REQUIRED WORK — Write out the listing exactly as it is given.

DATA SEGMENT —
——

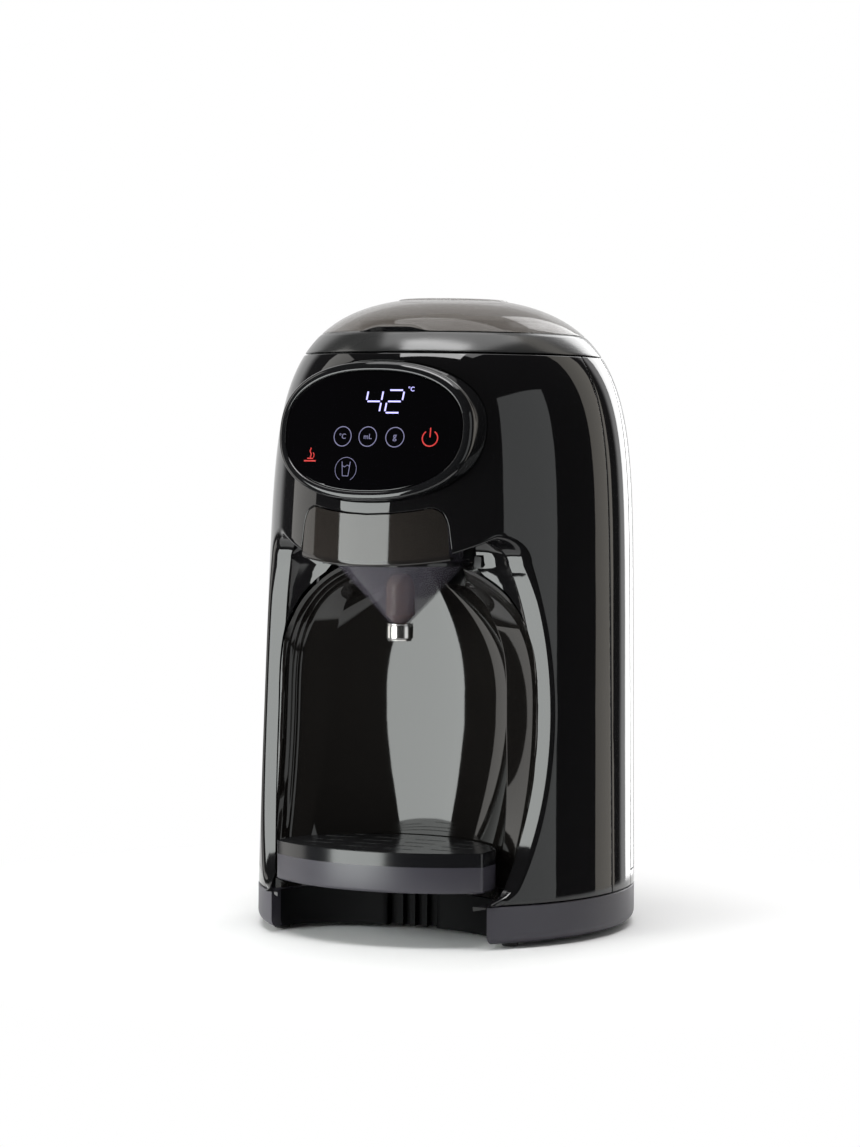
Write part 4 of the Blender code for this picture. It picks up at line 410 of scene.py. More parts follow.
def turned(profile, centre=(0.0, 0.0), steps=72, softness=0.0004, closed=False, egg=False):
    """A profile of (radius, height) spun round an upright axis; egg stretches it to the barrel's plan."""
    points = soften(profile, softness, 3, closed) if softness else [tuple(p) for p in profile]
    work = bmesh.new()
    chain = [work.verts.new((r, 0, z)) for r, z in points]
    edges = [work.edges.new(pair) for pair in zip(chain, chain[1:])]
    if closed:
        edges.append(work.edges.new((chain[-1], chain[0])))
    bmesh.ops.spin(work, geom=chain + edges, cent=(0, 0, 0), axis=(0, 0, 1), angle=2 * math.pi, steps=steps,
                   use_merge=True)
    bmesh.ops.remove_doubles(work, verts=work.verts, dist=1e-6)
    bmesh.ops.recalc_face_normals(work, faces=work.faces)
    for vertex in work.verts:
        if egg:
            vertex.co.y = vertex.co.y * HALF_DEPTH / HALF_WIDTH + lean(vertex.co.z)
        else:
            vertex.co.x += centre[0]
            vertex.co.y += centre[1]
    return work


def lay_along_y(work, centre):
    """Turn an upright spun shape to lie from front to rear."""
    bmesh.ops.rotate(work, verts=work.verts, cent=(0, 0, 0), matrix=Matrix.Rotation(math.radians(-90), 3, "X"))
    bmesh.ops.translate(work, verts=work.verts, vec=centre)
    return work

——

EXERCISE SOLUTION —
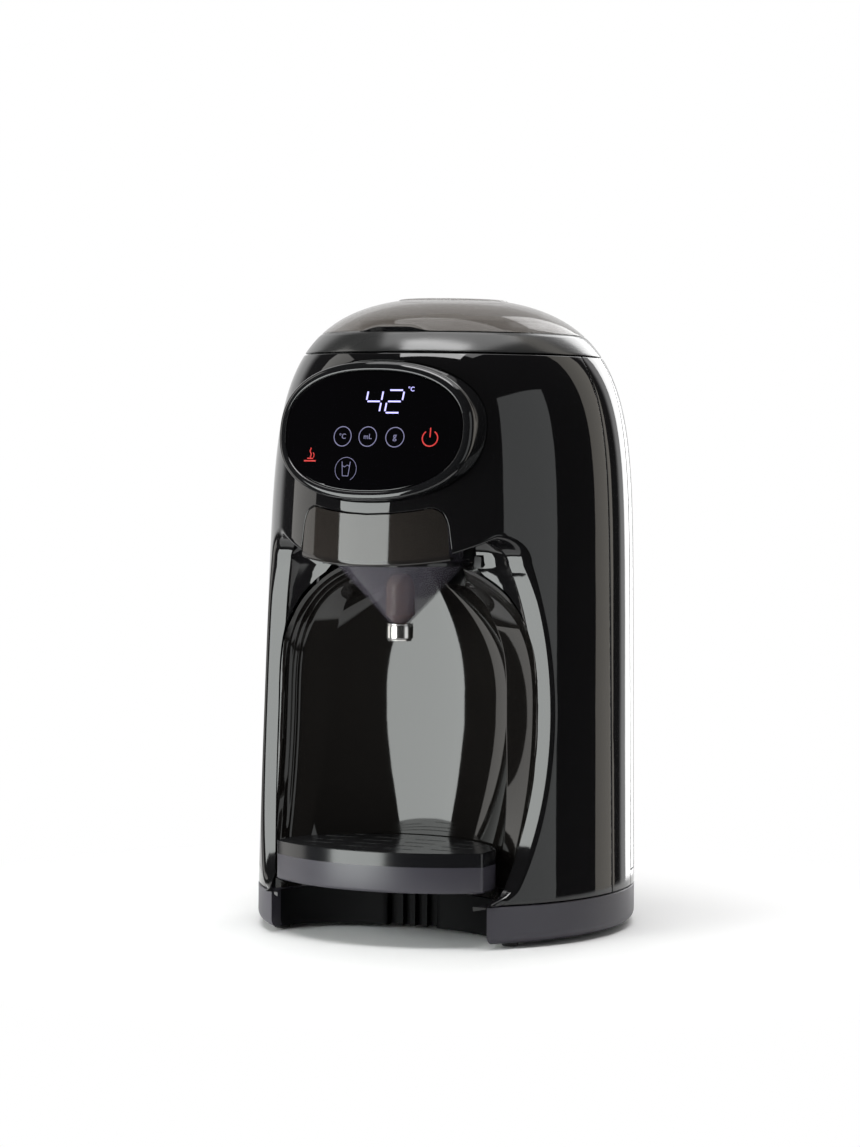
Write part 4 of the Blender code for this picture. It picks up at line 410 of scene.py. More parts follow.
def turned(profile, centre=(0.0, 0.0), steps=72, softness=0.0004, closed=False, egg=False):
    """A profile of (radius, height) spun round an upright axis; egg stretches it to the barrel's plan."""
    points = soften(profile, softness, 3, closed) if softness else [tuple(p) for p in profile]
    work = bmesh.new()
    chain = [work.verts.new((r, 0, z)) for r, z in points]
    edges = [work.edges.new(pair) for pair in zip(chain, chain[1:])]
    if closed:
        edges.append(work.edges.new((chain[-1], chain[0])))
    bmesh.ops.spin(work, geom=chain + edges, cent=(0, 0, 0), axis=(0, 0, 1), angle=2 * math.pi, steps=steps,
                   use_merge=True)
    bmesh.ops.remove_doubles(work, verts=work.verts, dist=1e-6)
    bmesh.ops.recalc_face_normals(work, faces=work.faces)
    for vertex in work.verts:
        if egg:
            vertex.co.y = vertex.co.y * HALF_DEPTH / HALF_WIDTH + lean(vertex.co.z)
        else:
            vertex.co.x += centre[0]
            vertex.co.y += centre[1]
    return work


def lay_along_y(work, centre):
    """Turn an upright spun shape to lie from front to rear."""
    bmesh.ops.rotate(work, verts=work.verts, cent=(0, 0, 0), matrix=Matrix.Rotation(math.radians(-90), 3, "X"))
    bmesh.ops.translate(work, verts=work.verts, vec=centre)
    return work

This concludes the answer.